Among the lines below, keep only those from the one containing "Continue the Blender" through the one containing "import math", and reproduce them exactly.

(Entries with model source code)
^^^^^^^^

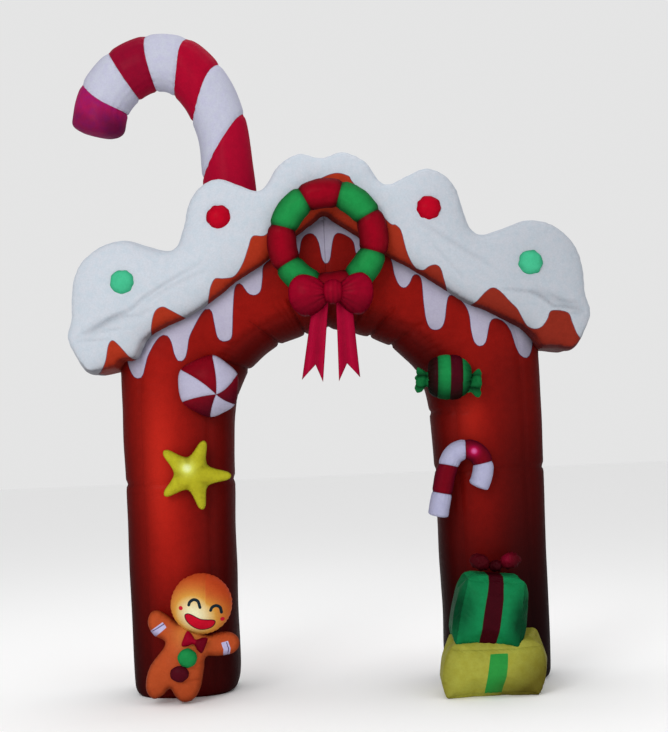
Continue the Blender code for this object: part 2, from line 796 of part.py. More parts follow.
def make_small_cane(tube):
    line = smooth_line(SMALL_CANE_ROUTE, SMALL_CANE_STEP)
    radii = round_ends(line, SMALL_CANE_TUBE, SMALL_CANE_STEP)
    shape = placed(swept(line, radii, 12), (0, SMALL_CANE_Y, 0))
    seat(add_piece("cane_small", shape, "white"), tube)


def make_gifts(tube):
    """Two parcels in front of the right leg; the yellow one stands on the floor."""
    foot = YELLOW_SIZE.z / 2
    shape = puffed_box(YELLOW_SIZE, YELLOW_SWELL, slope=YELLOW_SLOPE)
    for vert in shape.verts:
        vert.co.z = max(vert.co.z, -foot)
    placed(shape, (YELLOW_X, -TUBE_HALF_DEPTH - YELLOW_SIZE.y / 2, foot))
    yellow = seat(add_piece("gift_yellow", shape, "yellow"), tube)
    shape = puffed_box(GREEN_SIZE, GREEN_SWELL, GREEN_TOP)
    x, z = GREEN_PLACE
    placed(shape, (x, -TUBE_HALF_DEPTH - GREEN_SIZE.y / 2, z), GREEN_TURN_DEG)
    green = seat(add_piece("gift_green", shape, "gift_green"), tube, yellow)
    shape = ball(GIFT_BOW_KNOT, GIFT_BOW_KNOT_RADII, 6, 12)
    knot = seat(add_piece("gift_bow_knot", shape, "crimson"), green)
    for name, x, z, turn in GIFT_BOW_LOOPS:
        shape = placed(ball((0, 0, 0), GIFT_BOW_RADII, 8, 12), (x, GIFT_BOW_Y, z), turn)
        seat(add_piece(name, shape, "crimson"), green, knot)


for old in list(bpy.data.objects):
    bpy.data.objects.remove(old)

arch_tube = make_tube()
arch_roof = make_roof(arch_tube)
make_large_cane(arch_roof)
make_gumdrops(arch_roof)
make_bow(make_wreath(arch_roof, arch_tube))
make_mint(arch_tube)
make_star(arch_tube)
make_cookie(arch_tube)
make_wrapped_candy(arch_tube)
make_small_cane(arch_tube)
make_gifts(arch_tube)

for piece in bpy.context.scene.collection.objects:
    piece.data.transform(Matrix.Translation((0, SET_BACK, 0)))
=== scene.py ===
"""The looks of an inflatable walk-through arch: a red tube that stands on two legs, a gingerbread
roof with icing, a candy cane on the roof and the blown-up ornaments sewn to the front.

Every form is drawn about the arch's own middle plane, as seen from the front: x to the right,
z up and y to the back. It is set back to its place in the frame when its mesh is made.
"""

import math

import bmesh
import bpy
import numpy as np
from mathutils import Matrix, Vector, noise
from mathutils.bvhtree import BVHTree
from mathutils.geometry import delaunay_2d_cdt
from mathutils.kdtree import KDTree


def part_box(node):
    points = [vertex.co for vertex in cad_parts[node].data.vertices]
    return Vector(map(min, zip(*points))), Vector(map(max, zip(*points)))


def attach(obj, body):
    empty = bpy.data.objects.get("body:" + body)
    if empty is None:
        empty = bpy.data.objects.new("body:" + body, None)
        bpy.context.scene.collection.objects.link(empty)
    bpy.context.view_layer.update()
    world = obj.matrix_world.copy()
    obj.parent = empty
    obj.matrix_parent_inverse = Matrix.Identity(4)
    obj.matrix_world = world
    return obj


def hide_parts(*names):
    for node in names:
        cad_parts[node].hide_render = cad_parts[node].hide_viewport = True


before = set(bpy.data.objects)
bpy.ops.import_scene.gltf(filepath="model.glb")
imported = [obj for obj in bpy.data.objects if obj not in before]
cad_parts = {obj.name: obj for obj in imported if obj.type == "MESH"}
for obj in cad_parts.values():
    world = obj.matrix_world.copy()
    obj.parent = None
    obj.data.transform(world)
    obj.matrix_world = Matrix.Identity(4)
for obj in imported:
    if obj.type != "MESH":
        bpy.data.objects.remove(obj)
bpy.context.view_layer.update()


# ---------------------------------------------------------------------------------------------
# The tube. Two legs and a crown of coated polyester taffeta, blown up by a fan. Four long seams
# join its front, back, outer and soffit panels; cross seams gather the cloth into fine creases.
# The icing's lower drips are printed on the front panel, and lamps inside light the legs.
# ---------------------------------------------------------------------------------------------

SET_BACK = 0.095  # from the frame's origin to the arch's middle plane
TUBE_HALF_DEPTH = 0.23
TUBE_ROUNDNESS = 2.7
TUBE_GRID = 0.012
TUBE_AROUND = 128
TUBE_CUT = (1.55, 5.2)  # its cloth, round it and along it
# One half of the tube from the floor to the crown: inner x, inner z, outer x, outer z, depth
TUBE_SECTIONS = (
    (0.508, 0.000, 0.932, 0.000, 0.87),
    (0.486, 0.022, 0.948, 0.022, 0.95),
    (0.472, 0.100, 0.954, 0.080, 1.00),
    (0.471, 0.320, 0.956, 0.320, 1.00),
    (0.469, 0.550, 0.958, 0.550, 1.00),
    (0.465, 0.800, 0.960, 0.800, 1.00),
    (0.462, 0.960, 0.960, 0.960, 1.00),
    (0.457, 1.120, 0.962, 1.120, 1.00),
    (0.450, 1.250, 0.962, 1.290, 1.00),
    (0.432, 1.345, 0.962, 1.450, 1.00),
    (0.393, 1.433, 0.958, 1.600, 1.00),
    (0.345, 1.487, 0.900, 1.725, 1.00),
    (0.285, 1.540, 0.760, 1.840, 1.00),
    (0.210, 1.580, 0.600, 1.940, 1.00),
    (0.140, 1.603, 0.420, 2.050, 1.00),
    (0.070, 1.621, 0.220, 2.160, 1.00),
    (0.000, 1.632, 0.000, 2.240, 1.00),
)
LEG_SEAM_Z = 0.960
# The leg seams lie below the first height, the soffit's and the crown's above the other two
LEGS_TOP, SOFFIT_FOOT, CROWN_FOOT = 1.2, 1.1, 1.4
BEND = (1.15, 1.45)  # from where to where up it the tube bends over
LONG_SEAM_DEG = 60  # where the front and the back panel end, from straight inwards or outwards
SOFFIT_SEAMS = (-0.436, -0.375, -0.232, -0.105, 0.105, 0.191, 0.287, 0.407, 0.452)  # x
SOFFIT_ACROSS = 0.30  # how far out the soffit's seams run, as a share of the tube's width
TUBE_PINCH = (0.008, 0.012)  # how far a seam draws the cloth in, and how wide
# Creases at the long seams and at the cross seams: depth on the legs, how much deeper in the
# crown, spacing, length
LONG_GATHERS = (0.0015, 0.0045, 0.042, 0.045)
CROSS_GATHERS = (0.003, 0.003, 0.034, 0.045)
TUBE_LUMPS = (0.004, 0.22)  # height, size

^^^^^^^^

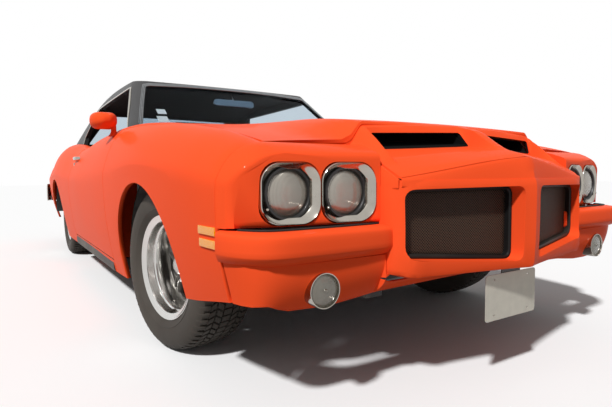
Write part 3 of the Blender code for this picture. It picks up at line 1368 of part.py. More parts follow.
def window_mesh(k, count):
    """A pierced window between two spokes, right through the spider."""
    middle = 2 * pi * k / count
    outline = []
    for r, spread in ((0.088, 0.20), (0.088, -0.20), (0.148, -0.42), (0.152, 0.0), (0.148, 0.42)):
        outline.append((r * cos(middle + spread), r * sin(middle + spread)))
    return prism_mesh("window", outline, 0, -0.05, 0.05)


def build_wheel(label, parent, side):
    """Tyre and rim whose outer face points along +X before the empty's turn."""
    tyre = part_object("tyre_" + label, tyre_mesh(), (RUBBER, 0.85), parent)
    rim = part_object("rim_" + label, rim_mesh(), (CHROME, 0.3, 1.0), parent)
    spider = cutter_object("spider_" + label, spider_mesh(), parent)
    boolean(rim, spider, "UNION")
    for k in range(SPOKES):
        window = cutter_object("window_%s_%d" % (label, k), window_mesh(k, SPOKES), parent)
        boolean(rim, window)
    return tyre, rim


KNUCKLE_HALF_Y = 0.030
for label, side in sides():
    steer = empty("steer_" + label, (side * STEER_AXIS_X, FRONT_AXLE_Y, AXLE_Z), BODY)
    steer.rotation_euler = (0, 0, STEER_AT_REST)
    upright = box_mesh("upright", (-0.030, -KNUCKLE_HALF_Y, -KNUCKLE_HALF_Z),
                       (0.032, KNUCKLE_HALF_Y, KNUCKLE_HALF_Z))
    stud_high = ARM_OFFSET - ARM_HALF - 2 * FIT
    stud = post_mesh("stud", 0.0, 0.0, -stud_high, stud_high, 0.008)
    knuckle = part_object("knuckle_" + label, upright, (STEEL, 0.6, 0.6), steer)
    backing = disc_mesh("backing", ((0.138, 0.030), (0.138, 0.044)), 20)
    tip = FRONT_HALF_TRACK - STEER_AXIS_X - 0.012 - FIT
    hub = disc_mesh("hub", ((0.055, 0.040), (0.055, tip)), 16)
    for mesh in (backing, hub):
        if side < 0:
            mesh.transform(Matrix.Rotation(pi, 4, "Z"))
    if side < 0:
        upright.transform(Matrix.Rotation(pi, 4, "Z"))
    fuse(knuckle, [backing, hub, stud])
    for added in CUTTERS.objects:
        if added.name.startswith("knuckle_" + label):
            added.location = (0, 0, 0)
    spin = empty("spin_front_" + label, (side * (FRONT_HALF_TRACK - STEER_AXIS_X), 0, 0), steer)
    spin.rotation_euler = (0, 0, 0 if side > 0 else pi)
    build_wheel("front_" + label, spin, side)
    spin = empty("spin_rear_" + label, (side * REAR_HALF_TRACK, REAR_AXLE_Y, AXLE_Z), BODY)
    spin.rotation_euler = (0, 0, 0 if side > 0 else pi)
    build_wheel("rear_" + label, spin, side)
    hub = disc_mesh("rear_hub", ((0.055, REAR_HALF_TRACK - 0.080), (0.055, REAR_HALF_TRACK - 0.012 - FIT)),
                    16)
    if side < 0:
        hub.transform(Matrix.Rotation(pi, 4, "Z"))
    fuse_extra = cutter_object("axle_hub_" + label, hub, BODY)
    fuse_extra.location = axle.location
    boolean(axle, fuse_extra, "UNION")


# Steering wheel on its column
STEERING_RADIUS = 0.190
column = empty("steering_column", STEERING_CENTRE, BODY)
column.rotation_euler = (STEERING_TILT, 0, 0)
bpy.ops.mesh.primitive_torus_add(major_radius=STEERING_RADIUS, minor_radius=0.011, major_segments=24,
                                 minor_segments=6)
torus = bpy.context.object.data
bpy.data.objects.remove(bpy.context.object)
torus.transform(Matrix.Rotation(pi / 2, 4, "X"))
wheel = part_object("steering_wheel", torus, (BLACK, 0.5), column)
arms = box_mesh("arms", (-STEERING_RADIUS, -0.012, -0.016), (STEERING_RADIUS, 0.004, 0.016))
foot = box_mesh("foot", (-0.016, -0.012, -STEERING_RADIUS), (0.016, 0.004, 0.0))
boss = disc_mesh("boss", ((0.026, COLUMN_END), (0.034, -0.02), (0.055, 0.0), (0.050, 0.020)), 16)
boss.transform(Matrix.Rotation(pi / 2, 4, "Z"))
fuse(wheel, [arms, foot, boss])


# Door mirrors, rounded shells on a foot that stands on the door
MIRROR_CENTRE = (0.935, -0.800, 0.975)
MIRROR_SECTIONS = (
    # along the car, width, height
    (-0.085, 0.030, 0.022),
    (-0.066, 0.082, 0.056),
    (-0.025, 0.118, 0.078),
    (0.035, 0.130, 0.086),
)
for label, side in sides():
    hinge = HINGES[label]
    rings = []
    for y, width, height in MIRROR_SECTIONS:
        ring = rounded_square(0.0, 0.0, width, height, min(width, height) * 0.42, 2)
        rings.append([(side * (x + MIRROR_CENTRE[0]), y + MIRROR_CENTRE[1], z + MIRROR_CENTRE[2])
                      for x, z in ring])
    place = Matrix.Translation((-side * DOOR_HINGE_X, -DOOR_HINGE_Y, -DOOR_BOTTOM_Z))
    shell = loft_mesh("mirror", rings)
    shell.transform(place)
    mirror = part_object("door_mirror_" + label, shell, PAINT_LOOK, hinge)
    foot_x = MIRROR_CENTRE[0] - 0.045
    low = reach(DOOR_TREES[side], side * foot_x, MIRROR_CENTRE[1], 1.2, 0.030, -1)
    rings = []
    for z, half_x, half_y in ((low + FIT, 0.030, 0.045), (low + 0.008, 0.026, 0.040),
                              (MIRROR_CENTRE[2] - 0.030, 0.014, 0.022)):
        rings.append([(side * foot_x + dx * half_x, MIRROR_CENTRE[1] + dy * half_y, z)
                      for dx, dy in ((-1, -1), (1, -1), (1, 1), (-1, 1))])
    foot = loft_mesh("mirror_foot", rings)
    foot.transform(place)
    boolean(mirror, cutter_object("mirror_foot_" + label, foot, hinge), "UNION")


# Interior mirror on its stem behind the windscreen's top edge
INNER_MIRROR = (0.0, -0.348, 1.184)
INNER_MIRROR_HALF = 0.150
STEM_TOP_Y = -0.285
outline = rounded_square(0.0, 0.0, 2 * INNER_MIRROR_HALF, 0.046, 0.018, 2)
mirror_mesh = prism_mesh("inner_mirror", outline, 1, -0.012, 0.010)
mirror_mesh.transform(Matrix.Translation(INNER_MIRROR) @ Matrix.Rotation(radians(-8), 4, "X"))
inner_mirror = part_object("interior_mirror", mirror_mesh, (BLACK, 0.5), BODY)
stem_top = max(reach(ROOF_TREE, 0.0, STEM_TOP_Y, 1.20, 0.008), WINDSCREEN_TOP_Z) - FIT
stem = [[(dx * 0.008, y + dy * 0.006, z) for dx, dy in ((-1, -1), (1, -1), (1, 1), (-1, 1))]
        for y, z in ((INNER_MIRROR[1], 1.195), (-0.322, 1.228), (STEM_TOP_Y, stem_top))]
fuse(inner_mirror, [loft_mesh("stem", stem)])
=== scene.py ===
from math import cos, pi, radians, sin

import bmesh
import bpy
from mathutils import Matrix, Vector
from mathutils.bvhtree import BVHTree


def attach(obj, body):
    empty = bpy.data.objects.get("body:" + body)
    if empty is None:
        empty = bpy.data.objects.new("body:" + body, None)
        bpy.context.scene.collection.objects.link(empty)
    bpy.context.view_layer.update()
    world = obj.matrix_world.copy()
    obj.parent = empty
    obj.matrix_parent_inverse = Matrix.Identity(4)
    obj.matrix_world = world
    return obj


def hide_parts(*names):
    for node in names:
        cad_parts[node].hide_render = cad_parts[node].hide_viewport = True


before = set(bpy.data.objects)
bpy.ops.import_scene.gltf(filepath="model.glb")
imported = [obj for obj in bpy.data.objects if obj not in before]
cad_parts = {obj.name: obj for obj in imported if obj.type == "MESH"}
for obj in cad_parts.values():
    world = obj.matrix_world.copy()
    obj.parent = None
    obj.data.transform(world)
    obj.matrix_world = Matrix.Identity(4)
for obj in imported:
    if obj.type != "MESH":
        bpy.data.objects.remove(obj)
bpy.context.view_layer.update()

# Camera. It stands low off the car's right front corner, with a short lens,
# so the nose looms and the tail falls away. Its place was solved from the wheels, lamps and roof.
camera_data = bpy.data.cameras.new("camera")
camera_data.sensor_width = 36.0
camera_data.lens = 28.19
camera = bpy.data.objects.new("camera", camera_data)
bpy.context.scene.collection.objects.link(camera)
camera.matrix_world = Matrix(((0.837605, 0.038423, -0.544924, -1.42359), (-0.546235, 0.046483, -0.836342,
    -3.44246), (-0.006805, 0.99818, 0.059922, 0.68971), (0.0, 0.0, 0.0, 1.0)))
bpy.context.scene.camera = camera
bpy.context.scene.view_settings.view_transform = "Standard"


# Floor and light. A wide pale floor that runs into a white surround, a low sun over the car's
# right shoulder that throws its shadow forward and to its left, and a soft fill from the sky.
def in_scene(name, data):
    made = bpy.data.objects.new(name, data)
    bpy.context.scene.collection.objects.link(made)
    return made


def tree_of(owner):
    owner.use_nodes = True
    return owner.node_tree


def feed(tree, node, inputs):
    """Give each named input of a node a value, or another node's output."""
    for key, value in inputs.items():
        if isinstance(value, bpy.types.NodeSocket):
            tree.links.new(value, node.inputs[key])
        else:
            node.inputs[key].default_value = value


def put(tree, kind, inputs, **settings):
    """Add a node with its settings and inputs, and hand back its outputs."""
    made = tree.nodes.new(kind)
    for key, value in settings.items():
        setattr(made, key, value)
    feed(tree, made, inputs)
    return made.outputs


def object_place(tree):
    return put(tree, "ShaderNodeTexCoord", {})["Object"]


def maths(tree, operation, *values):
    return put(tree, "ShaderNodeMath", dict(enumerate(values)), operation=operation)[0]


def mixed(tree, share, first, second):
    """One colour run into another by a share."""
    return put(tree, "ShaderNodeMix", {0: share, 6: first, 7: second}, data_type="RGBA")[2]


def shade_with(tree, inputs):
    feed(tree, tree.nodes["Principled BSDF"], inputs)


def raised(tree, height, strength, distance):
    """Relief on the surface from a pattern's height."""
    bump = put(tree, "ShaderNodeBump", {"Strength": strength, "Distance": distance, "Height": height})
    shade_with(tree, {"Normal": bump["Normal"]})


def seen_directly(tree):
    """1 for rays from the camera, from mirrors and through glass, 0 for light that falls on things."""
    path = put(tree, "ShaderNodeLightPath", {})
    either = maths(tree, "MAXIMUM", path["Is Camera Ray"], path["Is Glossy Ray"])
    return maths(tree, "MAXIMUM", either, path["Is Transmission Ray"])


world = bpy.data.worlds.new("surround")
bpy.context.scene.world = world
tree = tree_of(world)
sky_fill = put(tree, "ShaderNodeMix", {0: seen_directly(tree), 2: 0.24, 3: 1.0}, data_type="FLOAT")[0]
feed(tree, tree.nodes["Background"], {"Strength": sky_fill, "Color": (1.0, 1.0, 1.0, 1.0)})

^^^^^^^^

#### CORRECT ANSWER
Continue the Blender code for this object: part 2, from line 796 of part.py. More parts follow.
def make_small_cane(tube):
    line = smooth_line(SMALL_CANE_ROUTE, SMALL_CANE_STEP)
    radii = round_ends(line, SMALL_CANE_TUBE, SMALL_CANE_STEP)
    shape = placed(swept(line, radii, 12), (0, SMALL_CANE_Y, 0))
    seat(add_piece("cane_small", shape, "white"), tube)


def make_gifts(tube):
    """Two parcels in front of the right leg; the yellow one stands on the floor."""
    foot = YELLOW_SIZE.z / 2
    shape = puffed_box(YELLOW_SIZE, YELLOW_SWELL, slope=YELLOW_SLOPE)
    for vert in shape.verts:
        vert.co.z = max(vert.co.z, -foot)
    placed(shape, (YELLOW_X, -TUBE_HALF_DEPTH - YELLOW_SIZE.y / 2, foot))
    yellow = seat(add_piece("gift_yellow", shape, "yellow"), tube)
    shape = puffed_box(GREEN_SIZE, GREEN_SWELL, GREEN_TOP)
    x, z = GREEN_PLACE
    placed(shape, (x, -TUBE_HALF_DEPTH - GREEN_SIZE.y / 2, z), GREEN_TURN_DEG)
    green = seat(add_piece("gift_green", shape, "gift_green"), tube, yellow)
    shape = ball(GIFT_BOW_KNOT, GIFT_BOW_KNOT_RADII, 6, 12)
    knot = seat(add_piece("gift_bow_knot", shape, "crimson"), green)
    for name, x, z, turn in GIFT_BOW_LOOPS:
        shape = placed(ball((0, 0, 0), GIFT_BOW_RADII, 8, 12), (x, GIFT_BOW_Y, z), turn)
        seat(add_piece(name, shape, "crimson"), green, knot)


for old in list(bpy.data.objects):
    bpy.data.objects.remove(old)

arch_tube = make_tube()
arch_roof = make_roof(arch_tube)
make_large_cane(arch_roof)
make_gumdrops(arch_roof)
make_bow(make_wreath(arch_roof, arch_tube))
make_mint(arch_tube)
make_star(arch_tube)
make_cookie(arch_tube)
make_wrapped_candy(arch_tube)
make_small_cane(arch_tube)
make_gifts(arch_tube)

for piece in bpy.context.scene.collection.objects:
    piece.data.transform(Matrix.Translation((0, SET_BACK, 0)))
=== scene.py ===
"""The looks of an inflatable walk-through arch: a red tube that stands on two legs, a gingerbread
roof with icing, a candy cane on the roof and the blown-up ornaments sewn to the front.

Every form is drawn about the arch's own middle plane, as seen from the front: x to the right,
z up and y to the back. It is set back to its place in the frame when its mesh is made.
"""

import math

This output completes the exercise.